Task objective: State how many lines of the entries hold the string "Blender". Reply with the number alone.

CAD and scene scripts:
━━━━

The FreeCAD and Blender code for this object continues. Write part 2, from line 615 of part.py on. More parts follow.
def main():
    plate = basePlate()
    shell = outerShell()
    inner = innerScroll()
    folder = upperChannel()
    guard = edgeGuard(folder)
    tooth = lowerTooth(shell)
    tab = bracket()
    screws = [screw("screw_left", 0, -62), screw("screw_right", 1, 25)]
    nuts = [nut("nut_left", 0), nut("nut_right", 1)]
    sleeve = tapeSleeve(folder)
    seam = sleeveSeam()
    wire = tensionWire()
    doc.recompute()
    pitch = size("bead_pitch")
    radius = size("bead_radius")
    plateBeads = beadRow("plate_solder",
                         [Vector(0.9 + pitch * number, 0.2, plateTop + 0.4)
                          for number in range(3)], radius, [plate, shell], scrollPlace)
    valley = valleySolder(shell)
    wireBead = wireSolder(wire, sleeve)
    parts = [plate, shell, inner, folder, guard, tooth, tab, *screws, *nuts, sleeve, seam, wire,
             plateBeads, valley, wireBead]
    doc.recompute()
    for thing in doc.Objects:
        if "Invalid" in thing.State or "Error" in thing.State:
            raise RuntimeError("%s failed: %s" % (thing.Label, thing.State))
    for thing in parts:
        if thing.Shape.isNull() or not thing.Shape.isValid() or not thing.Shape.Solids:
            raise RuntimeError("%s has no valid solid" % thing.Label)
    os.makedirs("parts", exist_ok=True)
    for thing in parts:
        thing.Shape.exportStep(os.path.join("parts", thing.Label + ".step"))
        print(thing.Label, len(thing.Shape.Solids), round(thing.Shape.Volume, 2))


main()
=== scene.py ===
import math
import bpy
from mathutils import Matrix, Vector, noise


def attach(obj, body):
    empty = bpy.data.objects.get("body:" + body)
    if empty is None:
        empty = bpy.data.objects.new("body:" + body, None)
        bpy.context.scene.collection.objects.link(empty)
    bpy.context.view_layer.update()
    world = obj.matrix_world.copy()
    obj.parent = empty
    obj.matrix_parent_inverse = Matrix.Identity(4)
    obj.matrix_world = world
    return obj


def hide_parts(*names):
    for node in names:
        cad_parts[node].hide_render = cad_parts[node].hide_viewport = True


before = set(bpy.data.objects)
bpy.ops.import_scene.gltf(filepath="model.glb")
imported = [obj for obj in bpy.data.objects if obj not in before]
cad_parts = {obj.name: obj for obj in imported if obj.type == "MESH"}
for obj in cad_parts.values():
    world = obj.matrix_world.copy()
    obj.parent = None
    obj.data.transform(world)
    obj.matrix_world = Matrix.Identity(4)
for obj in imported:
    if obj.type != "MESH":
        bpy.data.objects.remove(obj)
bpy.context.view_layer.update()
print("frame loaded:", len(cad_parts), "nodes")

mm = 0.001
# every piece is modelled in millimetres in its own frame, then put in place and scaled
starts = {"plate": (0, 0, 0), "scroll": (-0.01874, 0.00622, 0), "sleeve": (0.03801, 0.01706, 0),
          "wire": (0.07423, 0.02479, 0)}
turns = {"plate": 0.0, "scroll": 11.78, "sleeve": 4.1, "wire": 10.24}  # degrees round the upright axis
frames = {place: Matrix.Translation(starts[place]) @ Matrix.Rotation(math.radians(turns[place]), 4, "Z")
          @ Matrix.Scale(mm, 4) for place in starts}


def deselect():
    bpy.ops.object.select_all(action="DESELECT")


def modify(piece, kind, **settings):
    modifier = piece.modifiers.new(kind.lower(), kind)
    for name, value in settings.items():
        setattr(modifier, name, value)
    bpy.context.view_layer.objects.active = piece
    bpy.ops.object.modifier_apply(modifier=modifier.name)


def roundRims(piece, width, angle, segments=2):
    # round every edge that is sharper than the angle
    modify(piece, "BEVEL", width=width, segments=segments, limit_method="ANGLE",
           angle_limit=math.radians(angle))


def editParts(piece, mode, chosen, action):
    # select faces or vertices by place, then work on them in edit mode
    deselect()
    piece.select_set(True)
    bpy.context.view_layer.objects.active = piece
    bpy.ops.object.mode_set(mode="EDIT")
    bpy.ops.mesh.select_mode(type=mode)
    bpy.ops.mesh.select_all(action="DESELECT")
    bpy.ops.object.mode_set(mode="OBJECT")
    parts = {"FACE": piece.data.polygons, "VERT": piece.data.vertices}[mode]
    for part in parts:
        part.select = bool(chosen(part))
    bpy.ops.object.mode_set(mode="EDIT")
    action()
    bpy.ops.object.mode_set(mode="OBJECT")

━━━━

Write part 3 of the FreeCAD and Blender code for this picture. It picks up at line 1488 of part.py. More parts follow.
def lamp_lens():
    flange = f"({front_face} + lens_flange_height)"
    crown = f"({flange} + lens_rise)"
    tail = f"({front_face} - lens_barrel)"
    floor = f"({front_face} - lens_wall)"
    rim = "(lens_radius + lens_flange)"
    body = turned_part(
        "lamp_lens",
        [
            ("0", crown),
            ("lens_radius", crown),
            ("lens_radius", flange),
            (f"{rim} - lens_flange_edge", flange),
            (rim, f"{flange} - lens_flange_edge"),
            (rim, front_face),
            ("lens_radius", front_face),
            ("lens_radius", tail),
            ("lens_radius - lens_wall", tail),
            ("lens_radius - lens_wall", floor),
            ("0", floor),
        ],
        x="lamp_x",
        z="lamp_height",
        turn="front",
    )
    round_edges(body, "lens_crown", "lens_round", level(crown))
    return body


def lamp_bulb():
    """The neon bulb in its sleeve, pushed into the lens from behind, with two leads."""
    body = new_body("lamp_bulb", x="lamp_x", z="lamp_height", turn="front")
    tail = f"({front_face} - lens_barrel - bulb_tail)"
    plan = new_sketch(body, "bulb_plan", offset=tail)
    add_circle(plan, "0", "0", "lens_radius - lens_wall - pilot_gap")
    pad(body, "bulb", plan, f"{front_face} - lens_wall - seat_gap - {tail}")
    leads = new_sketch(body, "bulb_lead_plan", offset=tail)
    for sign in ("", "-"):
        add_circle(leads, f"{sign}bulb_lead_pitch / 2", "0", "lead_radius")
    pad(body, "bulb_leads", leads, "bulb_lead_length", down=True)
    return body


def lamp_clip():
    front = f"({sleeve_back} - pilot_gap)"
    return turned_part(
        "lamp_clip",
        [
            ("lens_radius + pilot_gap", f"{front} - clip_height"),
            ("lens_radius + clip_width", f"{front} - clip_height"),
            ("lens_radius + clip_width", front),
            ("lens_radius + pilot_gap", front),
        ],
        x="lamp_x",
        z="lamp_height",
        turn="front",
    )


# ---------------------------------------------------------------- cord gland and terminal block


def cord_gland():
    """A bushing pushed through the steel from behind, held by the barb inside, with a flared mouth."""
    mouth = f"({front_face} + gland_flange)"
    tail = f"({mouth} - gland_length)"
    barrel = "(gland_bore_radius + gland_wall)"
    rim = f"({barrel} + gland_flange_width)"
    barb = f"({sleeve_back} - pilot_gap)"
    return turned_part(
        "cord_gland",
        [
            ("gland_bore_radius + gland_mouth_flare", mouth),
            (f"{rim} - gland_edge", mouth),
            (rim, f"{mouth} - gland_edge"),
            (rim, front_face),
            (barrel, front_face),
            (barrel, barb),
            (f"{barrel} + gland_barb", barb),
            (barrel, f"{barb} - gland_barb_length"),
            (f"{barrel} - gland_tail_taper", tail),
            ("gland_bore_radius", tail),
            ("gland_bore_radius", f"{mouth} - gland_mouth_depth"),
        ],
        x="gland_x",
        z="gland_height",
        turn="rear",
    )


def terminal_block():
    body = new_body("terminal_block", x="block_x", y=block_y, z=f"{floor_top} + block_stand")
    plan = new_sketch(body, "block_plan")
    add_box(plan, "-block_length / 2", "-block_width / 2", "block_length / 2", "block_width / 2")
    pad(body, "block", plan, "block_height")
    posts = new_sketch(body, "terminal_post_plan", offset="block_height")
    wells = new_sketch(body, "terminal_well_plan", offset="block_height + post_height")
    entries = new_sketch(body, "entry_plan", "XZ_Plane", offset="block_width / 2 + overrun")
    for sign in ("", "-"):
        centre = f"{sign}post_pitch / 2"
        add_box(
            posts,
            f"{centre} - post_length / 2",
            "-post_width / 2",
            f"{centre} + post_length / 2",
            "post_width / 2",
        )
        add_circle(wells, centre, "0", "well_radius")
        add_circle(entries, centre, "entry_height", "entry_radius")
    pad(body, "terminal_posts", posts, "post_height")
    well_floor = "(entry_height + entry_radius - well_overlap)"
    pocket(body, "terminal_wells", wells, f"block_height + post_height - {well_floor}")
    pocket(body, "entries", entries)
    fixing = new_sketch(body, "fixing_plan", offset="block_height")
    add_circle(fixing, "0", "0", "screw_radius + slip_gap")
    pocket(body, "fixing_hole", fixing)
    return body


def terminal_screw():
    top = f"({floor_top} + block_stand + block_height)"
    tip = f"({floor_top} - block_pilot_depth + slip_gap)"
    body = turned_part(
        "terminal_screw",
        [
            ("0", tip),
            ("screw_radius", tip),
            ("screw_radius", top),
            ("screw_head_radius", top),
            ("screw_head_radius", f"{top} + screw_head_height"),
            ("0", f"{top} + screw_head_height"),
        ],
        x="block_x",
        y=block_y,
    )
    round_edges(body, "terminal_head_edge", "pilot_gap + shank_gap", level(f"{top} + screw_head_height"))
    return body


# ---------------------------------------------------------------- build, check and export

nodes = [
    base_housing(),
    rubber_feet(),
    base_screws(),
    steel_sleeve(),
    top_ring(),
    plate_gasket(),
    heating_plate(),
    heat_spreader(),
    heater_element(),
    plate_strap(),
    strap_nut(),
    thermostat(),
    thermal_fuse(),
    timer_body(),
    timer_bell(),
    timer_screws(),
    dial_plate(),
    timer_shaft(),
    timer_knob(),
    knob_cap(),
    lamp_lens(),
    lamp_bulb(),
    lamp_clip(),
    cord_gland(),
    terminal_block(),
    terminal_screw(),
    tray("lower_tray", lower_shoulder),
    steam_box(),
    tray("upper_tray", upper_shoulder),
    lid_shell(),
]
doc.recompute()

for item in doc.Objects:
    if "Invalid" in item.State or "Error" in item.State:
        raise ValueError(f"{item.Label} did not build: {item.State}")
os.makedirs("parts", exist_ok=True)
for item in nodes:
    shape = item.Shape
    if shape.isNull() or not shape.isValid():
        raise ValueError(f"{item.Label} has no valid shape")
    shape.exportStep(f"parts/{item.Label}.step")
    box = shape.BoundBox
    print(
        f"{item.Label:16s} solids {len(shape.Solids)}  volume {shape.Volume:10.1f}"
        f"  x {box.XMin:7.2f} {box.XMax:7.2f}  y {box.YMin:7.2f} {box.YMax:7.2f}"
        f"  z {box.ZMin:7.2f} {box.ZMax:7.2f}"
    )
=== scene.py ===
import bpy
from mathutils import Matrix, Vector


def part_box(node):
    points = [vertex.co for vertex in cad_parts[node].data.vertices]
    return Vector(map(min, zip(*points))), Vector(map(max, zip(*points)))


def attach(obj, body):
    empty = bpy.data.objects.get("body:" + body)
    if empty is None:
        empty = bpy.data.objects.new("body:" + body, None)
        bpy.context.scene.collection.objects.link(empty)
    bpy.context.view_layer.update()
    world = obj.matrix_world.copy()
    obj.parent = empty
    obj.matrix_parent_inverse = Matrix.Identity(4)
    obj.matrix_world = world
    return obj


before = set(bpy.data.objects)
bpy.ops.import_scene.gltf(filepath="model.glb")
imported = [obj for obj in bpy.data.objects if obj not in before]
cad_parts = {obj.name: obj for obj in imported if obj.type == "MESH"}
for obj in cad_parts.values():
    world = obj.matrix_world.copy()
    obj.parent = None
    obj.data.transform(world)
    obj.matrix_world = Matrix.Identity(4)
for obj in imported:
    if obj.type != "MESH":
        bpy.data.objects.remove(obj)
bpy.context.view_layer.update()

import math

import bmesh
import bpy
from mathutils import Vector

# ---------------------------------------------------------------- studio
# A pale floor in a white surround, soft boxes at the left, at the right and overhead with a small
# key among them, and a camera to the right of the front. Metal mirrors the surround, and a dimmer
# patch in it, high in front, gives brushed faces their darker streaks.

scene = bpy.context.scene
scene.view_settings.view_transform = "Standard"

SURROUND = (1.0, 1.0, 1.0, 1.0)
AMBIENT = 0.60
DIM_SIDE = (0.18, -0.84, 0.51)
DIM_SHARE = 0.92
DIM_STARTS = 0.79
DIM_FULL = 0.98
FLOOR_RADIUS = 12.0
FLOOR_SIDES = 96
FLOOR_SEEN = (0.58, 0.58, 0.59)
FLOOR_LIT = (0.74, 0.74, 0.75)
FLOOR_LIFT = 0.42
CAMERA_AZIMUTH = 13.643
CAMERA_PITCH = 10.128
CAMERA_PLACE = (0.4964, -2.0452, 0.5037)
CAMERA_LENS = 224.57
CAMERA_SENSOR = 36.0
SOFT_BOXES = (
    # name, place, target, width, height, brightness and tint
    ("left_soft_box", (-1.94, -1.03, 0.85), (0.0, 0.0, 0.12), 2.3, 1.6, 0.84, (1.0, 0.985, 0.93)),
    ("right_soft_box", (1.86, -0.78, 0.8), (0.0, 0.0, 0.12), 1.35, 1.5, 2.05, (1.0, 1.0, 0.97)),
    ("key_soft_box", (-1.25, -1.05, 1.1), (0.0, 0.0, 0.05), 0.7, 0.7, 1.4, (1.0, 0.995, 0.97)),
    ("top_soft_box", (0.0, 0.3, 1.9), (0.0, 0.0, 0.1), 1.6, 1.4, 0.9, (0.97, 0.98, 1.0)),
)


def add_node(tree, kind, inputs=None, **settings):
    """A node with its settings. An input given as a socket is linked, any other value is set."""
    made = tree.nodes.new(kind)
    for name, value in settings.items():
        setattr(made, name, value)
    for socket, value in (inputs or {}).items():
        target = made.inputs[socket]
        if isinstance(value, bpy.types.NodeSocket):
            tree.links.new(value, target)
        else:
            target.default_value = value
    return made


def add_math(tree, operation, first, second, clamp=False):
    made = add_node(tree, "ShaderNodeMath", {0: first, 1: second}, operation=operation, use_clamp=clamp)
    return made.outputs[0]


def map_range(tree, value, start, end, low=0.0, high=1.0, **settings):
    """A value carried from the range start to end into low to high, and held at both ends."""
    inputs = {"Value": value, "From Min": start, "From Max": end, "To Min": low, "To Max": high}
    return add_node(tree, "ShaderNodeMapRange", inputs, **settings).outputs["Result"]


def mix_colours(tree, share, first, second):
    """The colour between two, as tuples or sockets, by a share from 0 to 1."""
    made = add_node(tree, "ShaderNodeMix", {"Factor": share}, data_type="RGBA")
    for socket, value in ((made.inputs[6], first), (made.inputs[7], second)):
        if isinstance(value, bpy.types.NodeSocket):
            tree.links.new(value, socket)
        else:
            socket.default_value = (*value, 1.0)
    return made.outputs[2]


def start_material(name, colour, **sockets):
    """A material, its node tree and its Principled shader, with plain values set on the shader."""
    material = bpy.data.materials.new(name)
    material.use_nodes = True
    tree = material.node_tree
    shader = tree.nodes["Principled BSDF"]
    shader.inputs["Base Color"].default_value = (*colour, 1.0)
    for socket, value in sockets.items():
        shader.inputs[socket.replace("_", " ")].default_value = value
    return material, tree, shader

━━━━

Solution: 2